De-Nailing Antique Lumber

      Furnituremakers consider ways to get old cut nails out of old chestnut. October 8, 2005

Question
Recently purchased some beautiful 8/4x16"x9' wormy chestnut planks for a harvest table I hope to build, working on getting the material ready for the planer. I still have quite a few cut nails that are broken off just below the surface and want to know the best way to remove them? I am not worried about the hole they leave but would like to keep the surface damage around them minimal. I have new knives on planer and would like to keep it that way for as long as possible.

Forum Responses
(Furniture Making Forum)
From contributor A
Maybe a pair of wire dikes to grab the ends of those nails, or if they go all the way through, why not use a nail set and drive them out? Pretty risky - if you miss just one,
well, you know they do sell new knives.



From contributor B
If they are below the depth of the next pass, do they have to come out?
If there is anything still sticking up, I like to use a small torch to apply high heat to them, then vice-grips will usually get them.
If they are broken off below the surface, and they have got to come out, I will sometimes use a plug cutter to cut a circular hole around it, then chip away so that I can heat and use needle-nose vise-grips again. Down there a soldering iron is good for the heat source. A plug then is used to repair the damaged area.


From contributor C
One more method - cut a two inch piece of the smallest diameter brass tubing you can find. On one end file in "teeth"360 degrees with a triangular file. In the other end inset a short piece of wire or piece of a broken drill bit to keep that end from collapsing when you chuck it up in a drill. Use it like a hole saw with no pilot bit.
This actually works well for screws and nails.


From contributor D
Abrasive planer/wide belt sander. Let the hardware show/shine as proof of provenance.


From contributor A
To contributor D: I would be worried about sparks going to the collector! Seen belt sander bags smolder after hitting steel while sanding.


From contributor D
To contributor A: I forgot to mention turning off the dust collection and running an old belt/s. The sparks are not something to even chance. In fact, I'd do it early in the day, after cleaning the loose dust out from the inside and around the machine, then again after the sanding. Thanks for bringing it up before someone burned down their shop!


From contributor E
To contributor D: Metals, wood dust, and widebelts don't mix. He really shouldn't do this at all. It brings to mind a demonstration I saw in high school chemistry class, showing how surface area affects reaction rates. Teacher had a coffee can with lid, inside was a handful of flour (sitting on the bottom of the can) and a candle. There was a hole in the bottom of the can and one of those rubber bulbs hooked up to a piece of tubing running to the hole. When you squeezed the tube you got a small puff of air. First, he put the lid on the can and sealed it, without lighting the candle. He puffed the bulb a few times to show that it wouldn't blow the lid off by itself, although it did raise a nice cloud of flour dust. Then he took the lid off, lit the candle, resealed the lid and quickly gave one puff. The lid blew across the room with a bang. Same thing could happen to your widebelt whether the collector is running or not - there will be plenty of dust in the air inside the machine if you are abrasive planing these boards.


From contributor D
I stand corrected - not a good idea to send it thru the widebelt. Now I'm wondering how far I tempted fate the 3 or 4 times I've done this in the past -and had no trouble. Dumb luck is better than no luck, I guess.


From contributor F
If you still have to surface the lumber by 1/16 to 1/8, I would try chiseling out around the nails, pulling them and then surfacing to remove the chisel scars.

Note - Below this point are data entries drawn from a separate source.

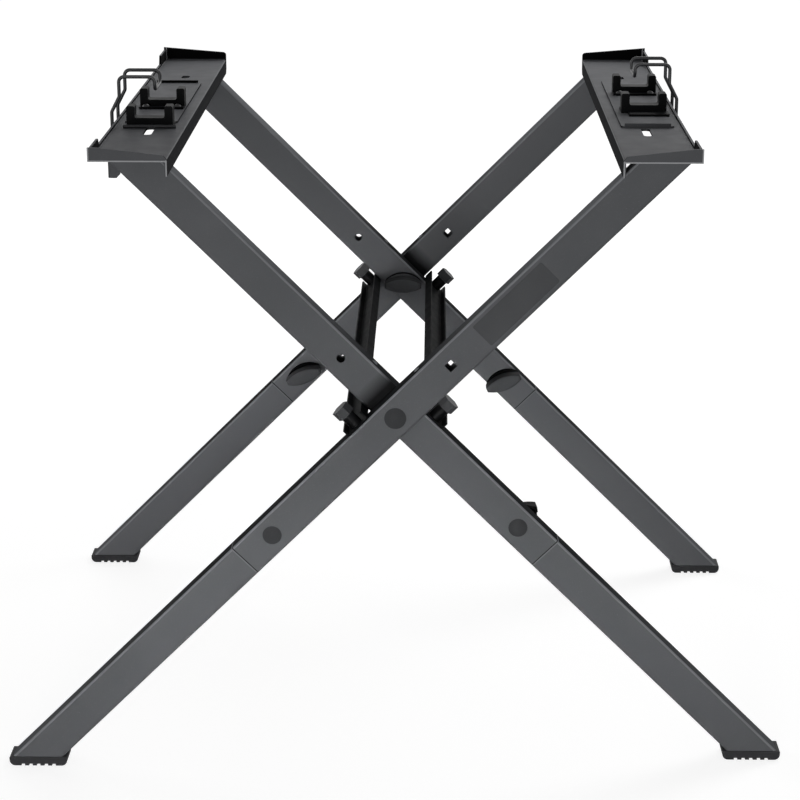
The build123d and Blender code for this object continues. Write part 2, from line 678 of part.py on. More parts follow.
def bail(side):
    """Closed wire bail: two arms over the tray, and ends turned out into the bracket's ears."""
    x, z = bail_pivot()
    arm = BAIL_SPREAD / 2
    profile = [
        (x, z),
        (x, z + BAIL_KNEE),
        (x - BAIL_JOG, z + BAIL_SHOULDER),
        (x - BAIL_JOG, z + BAIL_TOP),
        (x - BAIL_REACH, z + BAIL_TOP),
        (x - BAIL_REACH, z + BAIL_TOP - BAIL_HOOK),
    ]
    there = [(px, -arm, pz) for px, pz in profile]
    back = [(px, arm, pz) for px, pz in reversed(profile)]
    start = (x, -arm - BAIL_END, z)
    finish = (x, arm + BAIL_END, z)
    bends = [BAIL_END_BEND] + [BAIL_BEND] * (2 * len(profile) - 2) + [BAIL_END_BEND]
    path = FilletPolyline(start, *there, *back, finish, radius=bends)
    section = Plane(origin=start, z_dir=(0, 1, 0)) * Circle(BAIL_WIRE / 2)
    wire = sweep(section, path=path)
    return at_side(side, Pos(0, BAIL_CENTRES[side], 0) * wire)


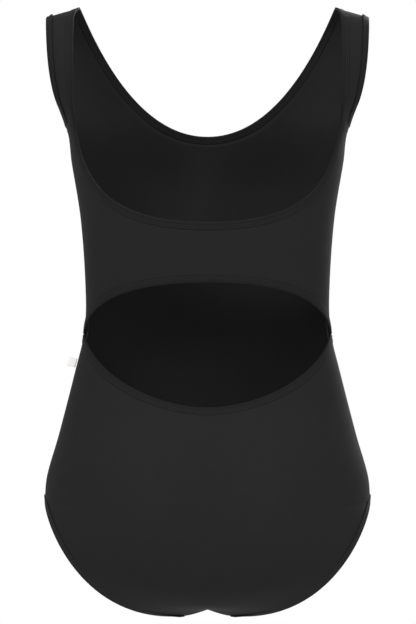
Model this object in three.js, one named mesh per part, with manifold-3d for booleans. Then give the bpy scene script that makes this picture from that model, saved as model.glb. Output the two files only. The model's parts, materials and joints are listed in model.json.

The comments below were added after this Forum discussion was archived as a Knowledge Base article (add your comment).

Comment from contributor S:
I would suggest using a slide hammer nail puller. It doesn't damage the wood much more than the nail, and it works really well on square cut nails. Chestnut is fairly easy to get the nails out of with one of these. I use them on reclaimed white oak which is much harder to de-nail and they do a good job.